=== DATA EXCERPT ===
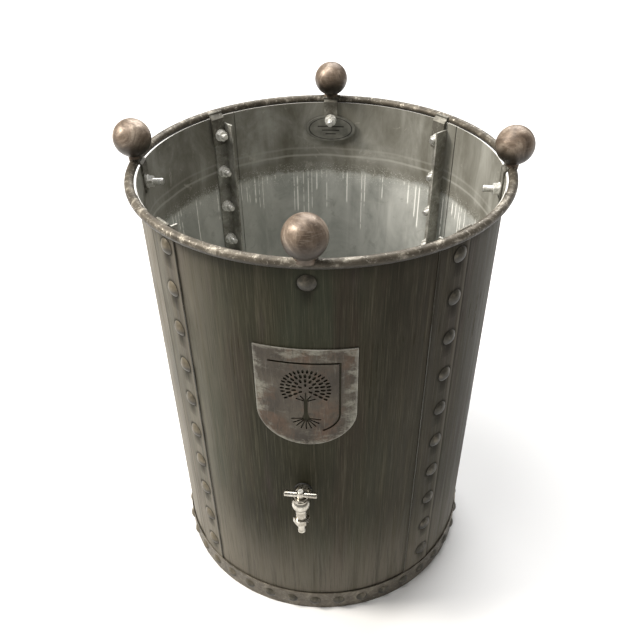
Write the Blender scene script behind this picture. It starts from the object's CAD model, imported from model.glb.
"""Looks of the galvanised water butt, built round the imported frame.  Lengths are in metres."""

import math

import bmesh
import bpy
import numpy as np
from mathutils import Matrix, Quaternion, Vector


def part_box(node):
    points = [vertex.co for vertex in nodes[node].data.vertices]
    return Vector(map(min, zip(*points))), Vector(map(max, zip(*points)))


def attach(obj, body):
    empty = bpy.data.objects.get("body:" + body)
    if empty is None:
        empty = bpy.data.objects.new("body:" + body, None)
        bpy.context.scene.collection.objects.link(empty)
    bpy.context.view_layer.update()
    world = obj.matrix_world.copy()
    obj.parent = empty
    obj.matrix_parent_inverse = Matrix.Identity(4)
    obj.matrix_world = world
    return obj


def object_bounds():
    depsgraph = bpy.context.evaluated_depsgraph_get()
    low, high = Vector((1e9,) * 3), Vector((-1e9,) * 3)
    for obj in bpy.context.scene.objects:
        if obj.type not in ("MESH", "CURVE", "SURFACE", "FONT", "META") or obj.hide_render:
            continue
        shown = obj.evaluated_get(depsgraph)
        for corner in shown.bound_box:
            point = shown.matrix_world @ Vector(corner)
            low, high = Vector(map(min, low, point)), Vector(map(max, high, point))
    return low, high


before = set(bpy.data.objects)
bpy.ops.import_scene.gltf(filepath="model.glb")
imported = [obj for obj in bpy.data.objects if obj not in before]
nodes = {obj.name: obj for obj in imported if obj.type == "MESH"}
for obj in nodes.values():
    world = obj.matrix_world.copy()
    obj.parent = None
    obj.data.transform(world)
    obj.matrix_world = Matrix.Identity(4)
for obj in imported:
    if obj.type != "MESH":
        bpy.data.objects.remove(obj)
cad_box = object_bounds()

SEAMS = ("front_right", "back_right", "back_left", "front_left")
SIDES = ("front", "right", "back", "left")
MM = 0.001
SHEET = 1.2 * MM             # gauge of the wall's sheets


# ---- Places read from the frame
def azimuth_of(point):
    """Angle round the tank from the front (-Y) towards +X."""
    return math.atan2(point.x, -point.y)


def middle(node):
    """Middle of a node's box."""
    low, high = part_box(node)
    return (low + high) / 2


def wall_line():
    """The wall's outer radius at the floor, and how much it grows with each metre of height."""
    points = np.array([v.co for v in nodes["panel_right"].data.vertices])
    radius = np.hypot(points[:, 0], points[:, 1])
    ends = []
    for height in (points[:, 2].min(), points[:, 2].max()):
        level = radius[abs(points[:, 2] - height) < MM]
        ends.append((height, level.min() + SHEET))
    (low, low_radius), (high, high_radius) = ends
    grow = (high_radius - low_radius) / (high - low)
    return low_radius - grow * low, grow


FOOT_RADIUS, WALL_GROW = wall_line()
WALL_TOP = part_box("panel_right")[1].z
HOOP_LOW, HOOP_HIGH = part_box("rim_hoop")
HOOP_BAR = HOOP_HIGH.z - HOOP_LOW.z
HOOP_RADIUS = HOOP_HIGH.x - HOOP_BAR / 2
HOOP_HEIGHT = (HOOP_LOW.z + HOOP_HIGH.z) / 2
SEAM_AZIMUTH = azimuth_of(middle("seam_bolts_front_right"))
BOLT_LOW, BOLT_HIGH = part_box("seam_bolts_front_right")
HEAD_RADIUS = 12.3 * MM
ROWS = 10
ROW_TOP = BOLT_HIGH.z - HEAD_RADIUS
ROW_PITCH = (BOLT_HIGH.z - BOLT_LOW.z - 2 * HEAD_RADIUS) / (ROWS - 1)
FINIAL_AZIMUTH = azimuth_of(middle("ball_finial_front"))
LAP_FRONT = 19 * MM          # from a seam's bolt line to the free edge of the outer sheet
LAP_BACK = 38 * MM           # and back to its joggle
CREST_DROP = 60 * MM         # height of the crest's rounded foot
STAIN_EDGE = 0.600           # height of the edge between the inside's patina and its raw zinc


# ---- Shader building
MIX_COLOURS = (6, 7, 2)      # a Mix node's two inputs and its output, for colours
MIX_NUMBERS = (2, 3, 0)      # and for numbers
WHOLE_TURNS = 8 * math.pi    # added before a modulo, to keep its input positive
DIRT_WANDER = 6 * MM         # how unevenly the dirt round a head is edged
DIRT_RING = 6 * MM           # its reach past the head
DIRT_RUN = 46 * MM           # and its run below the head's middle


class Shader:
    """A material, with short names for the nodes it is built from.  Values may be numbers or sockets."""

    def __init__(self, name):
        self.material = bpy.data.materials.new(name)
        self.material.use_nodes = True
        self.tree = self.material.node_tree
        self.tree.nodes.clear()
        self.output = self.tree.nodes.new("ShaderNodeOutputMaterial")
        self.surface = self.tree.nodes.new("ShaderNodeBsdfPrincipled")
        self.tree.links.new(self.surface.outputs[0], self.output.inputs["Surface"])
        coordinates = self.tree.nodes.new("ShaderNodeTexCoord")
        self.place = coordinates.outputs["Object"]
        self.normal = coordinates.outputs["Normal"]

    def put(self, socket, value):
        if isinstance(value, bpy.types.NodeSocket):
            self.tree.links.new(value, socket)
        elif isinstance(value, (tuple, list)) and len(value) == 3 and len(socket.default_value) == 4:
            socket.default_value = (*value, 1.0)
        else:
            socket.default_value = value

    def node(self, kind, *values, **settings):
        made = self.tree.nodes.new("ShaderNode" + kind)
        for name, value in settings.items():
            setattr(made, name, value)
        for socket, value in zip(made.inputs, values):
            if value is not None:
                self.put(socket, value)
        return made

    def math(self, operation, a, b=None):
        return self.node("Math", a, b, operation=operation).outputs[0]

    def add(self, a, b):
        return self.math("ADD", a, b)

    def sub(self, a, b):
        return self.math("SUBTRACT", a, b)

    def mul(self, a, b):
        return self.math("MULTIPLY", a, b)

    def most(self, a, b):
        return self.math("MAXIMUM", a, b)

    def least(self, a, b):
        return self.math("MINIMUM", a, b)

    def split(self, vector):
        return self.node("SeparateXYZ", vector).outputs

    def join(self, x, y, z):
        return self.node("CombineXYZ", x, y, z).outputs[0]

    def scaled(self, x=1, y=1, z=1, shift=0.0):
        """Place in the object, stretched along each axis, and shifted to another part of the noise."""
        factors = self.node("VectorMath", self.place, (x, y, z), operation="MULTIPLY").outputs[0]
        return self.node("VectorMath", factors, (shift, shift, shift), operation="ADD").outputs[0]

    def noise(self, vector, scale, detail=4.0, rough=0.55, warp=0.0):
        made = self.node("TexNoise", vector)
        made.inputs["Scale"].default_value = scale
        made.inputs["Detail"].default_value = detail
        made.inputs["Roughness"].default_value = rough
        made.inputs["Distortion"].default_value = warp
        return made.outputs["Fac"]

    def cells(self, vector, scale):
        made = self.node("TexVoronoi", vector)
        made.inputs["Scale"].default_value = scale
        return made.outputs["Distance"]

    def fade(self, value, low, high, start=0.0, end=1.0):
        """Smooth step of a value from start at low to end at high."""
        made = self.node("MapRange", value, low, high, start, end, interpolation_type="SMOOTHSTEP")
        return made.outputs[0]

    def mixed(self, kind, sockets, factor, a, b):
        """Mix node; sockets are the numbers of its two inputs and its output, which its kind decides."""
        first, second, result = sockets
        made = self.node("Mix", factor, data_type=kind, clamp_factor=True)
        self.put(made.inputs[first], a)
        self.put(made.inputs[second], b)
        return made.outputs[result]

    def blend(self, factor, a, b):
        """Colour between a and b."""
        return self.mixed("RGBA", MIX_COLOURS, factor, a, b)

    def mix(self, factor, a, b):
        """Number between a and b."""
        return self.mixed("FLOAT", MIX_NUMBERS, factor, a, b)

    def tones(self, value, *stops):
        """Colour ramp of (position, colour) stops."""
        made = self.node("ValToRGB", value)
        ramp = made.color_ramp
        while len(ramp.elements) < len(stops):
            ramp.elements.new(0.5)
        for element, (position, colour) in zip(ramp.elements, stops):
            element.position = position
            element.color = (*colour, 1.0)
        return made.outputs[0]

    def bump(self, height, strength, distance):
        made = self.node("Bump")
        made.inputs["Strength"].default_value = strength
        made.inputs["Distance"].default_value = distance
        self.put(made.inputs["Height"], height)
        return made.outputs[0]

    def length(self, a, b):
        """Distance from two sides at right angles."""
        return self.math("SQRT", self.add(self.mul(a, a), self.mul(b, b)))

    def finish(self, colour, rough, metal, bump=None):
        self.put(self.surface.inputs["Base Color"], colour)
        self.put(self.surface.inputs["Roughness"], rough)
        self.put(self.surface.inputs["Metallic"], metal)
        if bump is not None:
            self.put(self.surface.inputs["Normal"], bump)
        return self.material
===
Using the listing above, pull out all lines that hold the word "shown".

◆ **SOLUTION TO THIS PROBLEM**:
        shown = obj.evaluated_get(depsgraph)
        for corner in shown.bound_box:
            point = shown.matrix_world @ Vector(corner)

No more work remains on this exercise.